Em 2006 tornou-se comentarista do SporTV, onde participou de diversos momentos do tênis durante uma década, incluindo em Jogos Olímpicos. Nos últimos anos, passou a comentar apenas no ATP 500 Rio Open, o mais importante torneio na América do Sul. Ela também comentou torneios na BBC. Maria também foi embaixadora divulgando o esporte na qual construiu uma trajetória marcante e brilhante.  

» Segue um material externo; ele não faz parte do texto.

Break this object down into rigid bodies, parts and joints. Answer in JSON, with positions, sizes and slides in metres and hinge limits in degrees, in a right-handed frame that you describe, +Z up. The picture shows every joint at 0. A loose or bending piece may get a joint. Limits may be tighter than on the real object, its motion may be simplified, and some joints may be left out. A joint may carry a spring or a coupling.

Em 2015, seu nome foi homenageado de forma muito especial virando a nomenclatura do Centro Olímpico de Tênis no Parque Olímpico, onde foram realizadas todas as partidas da modalidade dos Jogos Olímpicos Rio 2016, evento que ela teve o privilégio de acompanhar, de comentar no SporTV e participar segurando a bandeira do Brasil na Cerimônia de Encerramento antes do hino nacional ser tocado.  

 

Maria Esther Bueno com Flávia Penetta durante o Rio Open de 2016, último ano em que teve o torneio WTA – Foto: João Pires/FotoJump/Rio Open/Foto Pública 

Em 2017, ela descobriu um câncer no lábio, mas que pouco tempo depois acabou indo para garganta. Ela fez sessões de quimioterapia no Hospital Albert Einstein e apresentou melhora. No entanto, em abril de 2018, ao jogar tênis, Maria Esther sentiu dores, inicialmente pensando que seria uma lesão, porém, na verdade, era um novo câncer que havia se espalhado para outras partes do corpo. Dessa vez, preferiu fazer a imunoterapia. Em 8 de julho, a tenista perdeu a batalha para o câncer e deixou-nos aos 78 anos, deixando um legado imenso. Sua vida foi um baile intenso, com a precisão e elegância de segurar uma raquete e a elegância e plasticidade de seu jogo. Lendária e eterna, o seu baile será, eternamente, lembrado como um dos maiores espetáculos do tênis, porque um espetáculo formidável, com história, elegância e reverência será sempre memorizado por todos os amantes da arte sublime do esporte. A maior tenista do Brasil e, para sempre, a bailarina do tênis.